Plastic in plants and mercury down deep

Studies highlighting our trashing of the environment are depressingly common, and four new papers only serve to highlight the depth (quite literally) and breadth of the real and potential impact.

Three report new findings about the spread of plastics and mercury at sea, while the fourth provides evidence, the researchers say, that now ubiquitous nanoplastics can accumulate in terrestrial plants and stunt their growth.

In the journal Nature Nanotechnology, a team from the University of Massachusetts (UM) in the US and China’s Shandong University reports on studies growing the commonly-used model plant Arabidopsis thaliana in soil mixed with fluorescently labelled nanoplastics to assess plant weight, height, chlorophyll content and root growth.

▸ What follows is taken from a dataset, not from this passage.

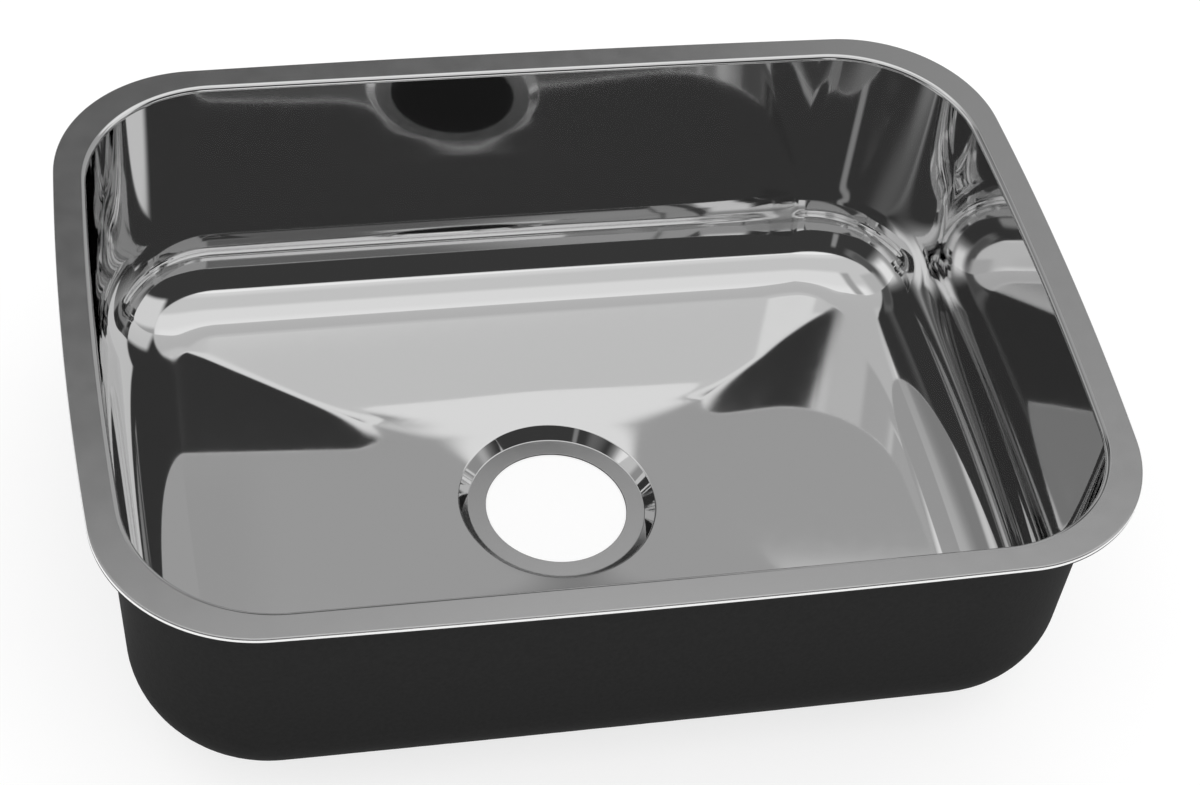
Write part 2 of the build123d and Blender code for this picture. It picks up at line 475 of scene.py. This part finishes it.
def studio_dome():
    """A big shell seen only in reflections: soft light overhead, dark flags lower down, a few strips.

    A direction is given by px and py, in degrees from overhead toward the right and the back.
    """
    bpy.ops.mesh.primitive_uv_sphere_add(segments=96, ring_count=48, radius=DOME)
    dome = bpy.context.object
    dome.name = "studio_dome"
    dome.visible_camera = dome.visible_diffuse = dome.visible_shadow = False
    dome.visible_transmission = False
    material, tree = bare_material("studio_dome")
    place = tree.nodes.new("ShaderNodeTexCoord")
    split = tree.nodes.new("ShaderNodeSeparateXYZ")
    unit = tree.nodes.new("ShaderNodeVectorMath")
    unit.operation = "NORMALIZE"
    tree.links.new(place.outputs["Object"], unit.inputs[0])
    tree.links.new(unit.outputs[0], split.inputs[0])
    x, y, z = split.outputs

    def do(operation, *values):
        return maths(tree, operation, *values)

    def both(first, second):
        return do("MULTIPLY", first, second)

    def length(first, second):
        return do("SQRT", do("ADD", both(first, first), both(second, second)))

    def degrees(first, second):
        return both(do("ARCTAN2", first, second), 180 / math.pi)

    flat = length(x, y)
    off = degrees(flat, z)                  # degrees from overhead
    turn = degrees(x, y)                    # degrees from the back
    scale = do("DIVIDE", off, do("MAXIMUM", flat, 1e-4))
    px, py = both(x, scale), both(y, scale)

    def band(value, low, high, soft):
        rise = step_up(tree, value, low - soft, low + soft)
        return both(rise, step_up(tree, value, high + soft, high - soft))

    def box(x0, x1, y0, y1, soft):
        return both(band(px, x0, x1, soft), band(py, y0, y1, soft))

    def arc(near, far, middle, half, soft, soft_turn):
        """Part of a ring around the point overhead, from near to far degrees off it."""
        aside = do("ABSOLUTE", do("WRAP", do("SUBTRACT", turn, middle), 180.0, -180.0))
        return both(band(off, near, far, soft), step_up(tree, aside, half + soft_turn, half - soft_turn))

    overhead = step_up(tree, length(do("DIVIDE", px, 46.0), do("DIVIDE", py, 37.5)), 1.025, 0.975)
    zones = [
        (arc(36, 77, 180, 72, 2, 8), 0.045),                    # dark flags around the front
        (box(44, 76, -27, 8, 3), 0.75),
        (arc(45, 54, -75, 60, 2, 8), 0.24),
        (arc(45, 54, -110, 22, 2, 8), 0.10),
        (arc(57, 69, -75, 27, 3, 6), 0.9),                      # window at the left
        (box(4, 17, 51, 64, 1.5), 0.06),                        # dark flags at the back
        (box(-14, 3.5, 41, 47.5, 2), 0.0),
        (box(2, 18, 45.5, 56, 2), 0.11),
        (box(-45, -20, 38, 48, 2), 0.24),
        (box(-48, 2, 49.5, 60, 1.5), 0.07),
        (box(5, 13, 64, 78, 2), 0.17),
        (arc(50, 70, -153, 2.5, 3, 1.5), 0.28),                 # thin strip at the front left
        (overhead, 0.66),
        (both(overhead, box(-14, 46, -10, 50, 3)), 0.84),
        (both(overhead, step_up(tree, py, -26, -32)), 0.78),
        (both(overhead, step_up(tree, py, -33, -34)), 1.0),
        (box(-30, 40, 9, 24, 5), 0.92),                         # brighter strip overhead
        (box(-33, -10, 27, 38, 2), 0.50),
        (box(-12, 9, 35, 41, 0.7), 0.36),
        (box(-22, -15, -9, 19, 2), 0.40),
        (box(-48, -33, -4, 24, 3), 0.52),
        (arc(77, 95, 180, 62, 2, 8), 0.35),
        (arc(77, 95, 145, 15, 2, 4), 0.8),
        (box(6, 20, -95, -70, 2), 0.9),
        (step_up(tree, off, 90, 96), 1.0),                      # white below the level of the floor
    ]
    total = 0.38
    for mask, strength in zones:
        # total where the mask is 0, strength where it is 1
        total = do("MULTIPLY_ADD", do("SUBTRACT", strength, total), mask, total)
    light = tree.nodes.new("ShaderNodeEmission")
    tree.links.new(total, light.inputs["Strength"])
    out = tree.nodes.new("ShaderNodeOutputMaterial")
    tree.links.new(light.outputs[0], out.inputs[0])
    dome.data.materials.append(material)


def stage_sheet(name, corners, material):
    """A flat piece of the stage, lying face up."""
    mesh = bpy.data.meshes.new(name)
    mesh.from_pydata(corners, [], [tuple(range(len(corners)))])
    mesh.materials.append(material)
    sheet = bpy.data.objects.new(name, mesh)
    bpy.context.scene.collection.objects.link(sheet)
    return sheet


def pale_floor():
    """White to the eye and in reflections, and still a surface that takes the sink's shadow."""
    reach, z = 30, -0.0005
    material, tree = bare_material("floor")
    diffuse = tree.nodes.new("ShaderNodeBsdfDiffuse")
    diffuse.inputs["Color"].default_value = (0.35, 0.35, 0.35, 1)
    glow = tree.nodes.new("ShaderNodeEmission")
    path = tree.nodes.new("ShaderNodeLightPath").outputs
    seen = maths(tree, "MAXIMUM", maths(tree, "MAXIMUM", path["Is Camera Ray"], path["Is Glossy Ray"]),
                 path["Is Transmission Ray"])
    tree.links.new(maths(tree, "MULTIPLY", seen, 0.72), glow.inputs["Strength"])
    both = tree.nodes.new("ShaderNodeAddShader")
    out = tree.nodes.new("ShaderNodeOutputMaterial")
    tree.links.new(diffuse.outputs[0], both.inputs[0])
    tree.links.new(glow.outputs[0], both.inputs[1])
    tree.links.new(both.outputs[0], out.inputs[0])
    corners = [(-reach, -reach, z), (reach, -reach, z), (reach, reach, z), (-reach, reach, z)]
    stage_sheet("floor", corners, material)


def white_world():
    """Even light on everything; reflections see the dome in its place."""
    world = bpy.data.worlds.new("studio")
    bpy.context.scene.world = world
    world.use_nodes = True
    back = world.node_tree.nodes["Background"]
    back.inputs["Color"].default_value = (1, 1, 1, 1)
    back.inputs["Strength"].default_value = 1.0
    world.cycles_visibility.glossy = False


def painted_shade_under_drain():
    """Painted shade: a dark disc under the drain, which only the polished walls see, in place of shaded space
    below the sink.
    """
    radius, z = 0.06, -0.0002
    # painted shade: a near-black sheet under the hole, hidden from the camera and seen only in reflections
    material = bpy.data.materials.new("painted_shade_disc")
    material.use_nodes = True
    shader = material.node_tree.nodes["Principled BSDF"]
    shader.inputs["Base Color"].default_value = (0.01, 0.01, 0.01, 1)
    shader.inputs["Roughness"].default_value = 0.9
    shader.inputs["Specular IOR Level"].default_value = 0.1
    turns = np.linspace(0, 2 * math.pi, 64, endpoint=False)
    rim = [(radius * math.cos(t), radius * math.sin(t), z) for t in turns]
    disc = stage_sheet("painted_shade_disc", rim, material)
    disc.visible_camera = disc.visible_diffuse = disc.visible_shadow = disc.visible_transmission = False


studio_dome()
pale_floor()
white_world()
painted_shade_under_drain()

After seven weeks, they observed that plant biomass and height were lower in plants exposed to nanoplastics than in controls. Similarly, the growth of seedlings exposed to nanoplastics for 10 days was found to be inhibited.

“[The plants] were smaller, and the roots were much shorter,” says UM’s Baoshan Xing. “If you reduce the biomass, it’s not good for the plant; yield is down, and the nutritional value of crops may be compromised.”

The researchers synthesised polystyrene nanoplastics with both negative and positive surface charges and found that while the latter were not taken up as much, they were more harmful when they were. The reasons are not yet clear.

Regardless of the surface charge, the researchers say, Arabidopsis can take up and transport nanoplastics with sizes of less than 200 nanometres.

So too, unfortunately, can marine animals. In the second paper, published in Biology Letters, Italian and Irish researchers report what they say is the first field-based evidence that plastics are entering food webs in Antarctica.

The team, which was led by Elisa Bergami from the University of Siena, found a tiny, insect-like animal called a collembolans floating on a piece of polystyrene foam along the shores of the Fildes Peninsula on King George Island, and using a specialised microscope detected traces of polystyrene in the gut.

“The fact that one of the most abundant collembolans in remote Antarctic soils is ingesting microplastics implies that these anthropogenic materials have deeply entered the soil food web, will be redistributed through the soil profile and may have already become an integral part of the biogeochemical cycles in soils,” the authors write.

In a similar vein, scientists say they have found that both man-made and natural methylmercury, a toxic form of mercury easily accumulated by animals, has reached the deepest depths of the ocean, with implications for how it affects the marine environment, and how it may be concentrated in the food chain.

The findings were presented independently by two research groups to the online Goldschmidt geochemistry conference, though neither paper has yet been peer reviewed.

“This is a surprise. Previous research had concluded that methlymercury was mostly produced in the top few hundred metres of the ocean,” says Ruoyu Sun, who leads a research group from China’s Tianjin University.

“This would have limited mercury bioaccumulation by ensuring that fish which forage deeper than this would have had limited opportunity to ingest the methylmercury. With this work, we now believe that isn’t true”.

Sun and colleagues collected endemic fauna and sediments in the 11,000-metre Mariana Trench and the Yap Trench, both in the Pacific Ocean, and found “unequivocal mercury isotope evidence” that the mercury in the fauna originates exclusively from methylmercury from the upper ocean.

In the second study, a team led by Joel Blum from the University of Michigan, US, reports that mercury in fish and crustaceans from the Mariana Trench and the Kermadec Trench, near New Zealand, is largely derived from the atmosphere and enters the ocean in rainfall.

“Some of this mercury is naturally-produced, but it is likely that much of it comes from human activity,” says Blum.